GIVEN MATERIAL —
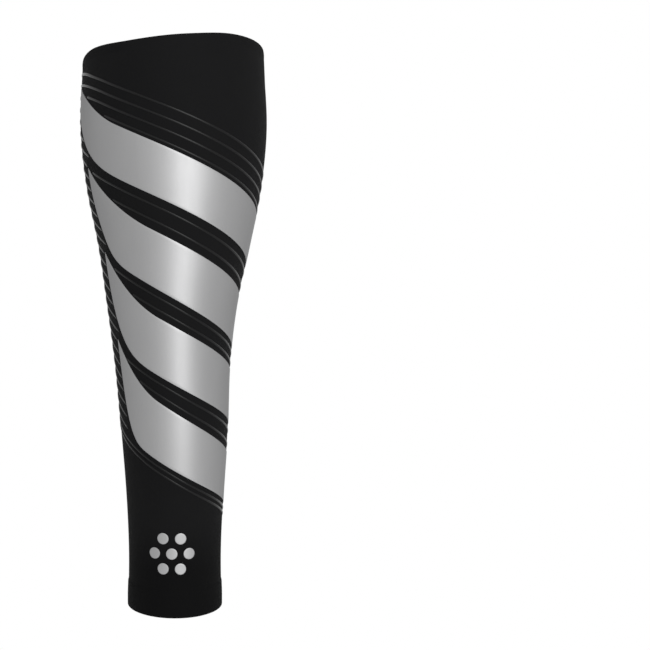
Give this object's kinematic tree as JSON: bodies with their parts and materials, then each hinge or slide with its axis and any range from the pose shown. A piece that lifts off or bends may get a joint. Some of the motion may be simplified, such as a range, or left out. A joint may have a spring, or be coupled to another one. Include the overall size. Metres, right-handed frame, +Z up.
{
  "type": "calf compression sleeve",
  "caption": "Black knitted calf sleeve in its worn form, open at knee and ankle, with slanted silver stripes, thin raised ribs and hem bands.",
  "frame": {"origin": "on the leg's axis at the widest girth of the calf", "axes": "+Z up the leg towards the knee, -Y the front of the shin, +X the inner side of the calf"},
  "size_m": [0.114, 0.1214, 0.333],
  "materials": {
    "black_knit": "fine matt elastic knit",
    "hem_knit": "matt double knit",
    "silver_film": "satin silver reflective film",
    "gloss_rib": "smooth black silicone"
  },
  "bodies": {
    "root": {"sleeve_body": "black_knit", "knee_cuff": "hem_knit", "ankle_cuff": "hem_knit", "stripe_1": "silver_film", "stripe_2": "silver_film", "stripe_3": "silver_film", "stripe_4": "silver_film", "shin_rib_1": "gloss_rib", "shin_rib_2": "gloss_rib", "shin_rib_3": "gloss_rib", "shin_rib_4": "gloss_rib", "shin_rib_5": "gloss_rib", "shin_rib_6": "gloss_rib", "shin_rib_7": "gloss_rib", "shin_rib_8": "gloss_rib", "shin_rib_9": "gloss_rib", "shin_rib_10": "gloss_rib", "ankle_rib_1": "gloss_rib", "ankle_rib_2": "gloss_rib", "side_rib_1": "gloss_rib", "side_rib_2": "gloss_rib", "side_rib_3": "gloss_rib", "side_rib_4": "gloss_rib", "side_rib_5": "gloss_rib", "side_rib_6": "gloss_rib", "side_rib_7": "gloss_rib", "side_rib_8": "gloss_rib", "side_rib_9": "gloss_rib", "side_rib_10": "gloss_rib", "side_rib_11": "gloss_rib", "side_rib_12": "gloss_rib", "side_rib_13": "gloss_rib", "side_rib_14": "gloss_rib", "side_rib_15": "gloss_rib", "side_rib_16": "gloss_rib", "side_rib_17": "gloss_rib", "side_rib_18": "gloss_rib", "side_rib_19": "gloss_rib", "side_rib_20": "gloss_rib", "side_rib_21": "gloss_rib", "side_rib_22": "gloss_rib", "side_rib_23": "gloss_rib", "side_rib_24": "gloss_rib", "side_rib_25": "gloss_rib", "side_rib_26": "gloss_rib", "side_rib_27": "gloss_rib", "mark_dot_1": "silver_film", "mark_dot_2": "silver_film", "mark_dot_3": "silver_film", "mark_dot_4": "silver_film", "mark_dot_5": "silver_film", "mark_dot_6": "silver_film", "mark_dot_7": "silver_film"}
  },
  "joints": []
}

TASK DESCRIPTION —
Copy the material above verbatim.

ANSWER TO THIS TASK —
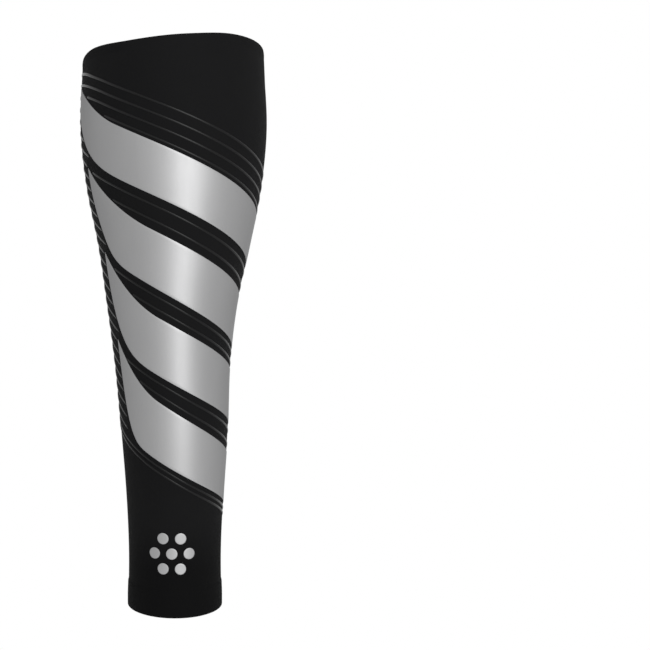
Give this object's kinematic tree as JSON: bodies with their parts and materials, then each hinge or slide with its axis and any range from the pose shown. A piece that lifts off or bends may get a joint. Some of the motion may be simplified, such as a range, or left out. A joint may have a spring, or be coupled to another one. Include the overall size. Metres, right-handed frame, +Z up.
{
  "type": "calf compression sleeve",
  "caption": "Black knitted calf sleeve in its worn form, open at knee and ankle, with slanted silver stripes, thin raised ribs and hem bands.",
  "frame": {"origin": "on the leg's axis at the widest girth of the calf", "axes": "+Z up the leg towards the knee, -Y the front of the shin, +X the inner side of the calf"},
  "size_m": [0.114, 0.1214, 0.333],
  "materials": {
    "black_knit": "fine matt elastic knit",
    "hem_knit": "matt double knit",
    "silver_film": "satin silver reflective film",
    "gloss_rib": "smooth black silicone"
  },
  "bodies": {
    "root": {"sleeve_body": "black_knit", "knee_cuff": "hem_knit", "ankle_cuff": "hem_knit", "stripe_1": "silver_film", "stripe_2": "silver_film", "stripe_3": "silver_film", "stripe_4": "silver_film", "shin_rib_1": "gloss_rib", "shin_rib_2": "gloss_rib", "shin_rib_3": "gloss_rib", "shin_rib_4": "gloss_rib", "shin_rib_5": "gloss_rib", "shin_rib_6": "gloss_rib", "shin_rib_7": "gloss_rib", "shin_rib_8": "gloss_rib", "shin_rib_9": "gloss_rib", "shin_rib_10": "gloss_rib", "ankle_rib_1": "gloss_rib", "ankle_rib_2": "gloss_rib", "side_rib_1": "gloss_rib", "side_rib_2": "gloss_rib", "side_rib_3": "gloss_rib", "side_rib_4": "gloss_rib", "side_rib_5": "gloss_rib", "side_rib_6": "gloss_rib", "side_rib_7": "gloss_rib", "side_rib_8": "gloss_rib", "side_rib_9": "gloss_rib", "side_rib_10": "gloss_rib", "side_rib_11": "gloss_rib", "side_rib_12": "gloss_rib", "side_rib_13": "gloss_rib", "side_rib_14": "gloss_rib", "side_rib_15": "gloss_rib", "side_rib_16": "gloss_rib", "side_rib_17": "gloss_rib", "side_rib_18": "gloss_rib", "side_rib_19": "gloss_rib", "side_rib_20": "gloss_rib", "side_rib_21": "gloss_rib", "side_rib_22": "gloss_rib", "side_rib_23": "gloss_rib", "side_rib_24": "gloss_rib", "side_rib_25": "gloss_rib", "side_rib_26": "gloss_rib", "side_rib_27": "gloss_rib", "mark_dot_1": "silver_film", "mark_dot_2": "silver_film", "mark_dot_3": "silver_film", "mark_dot_4": "silver_film", "mark_dot_5": "silver_film", "mark_dot_6": "silver_film", "mark_dot_7": "silver_film"}
  },
  "joints": []
}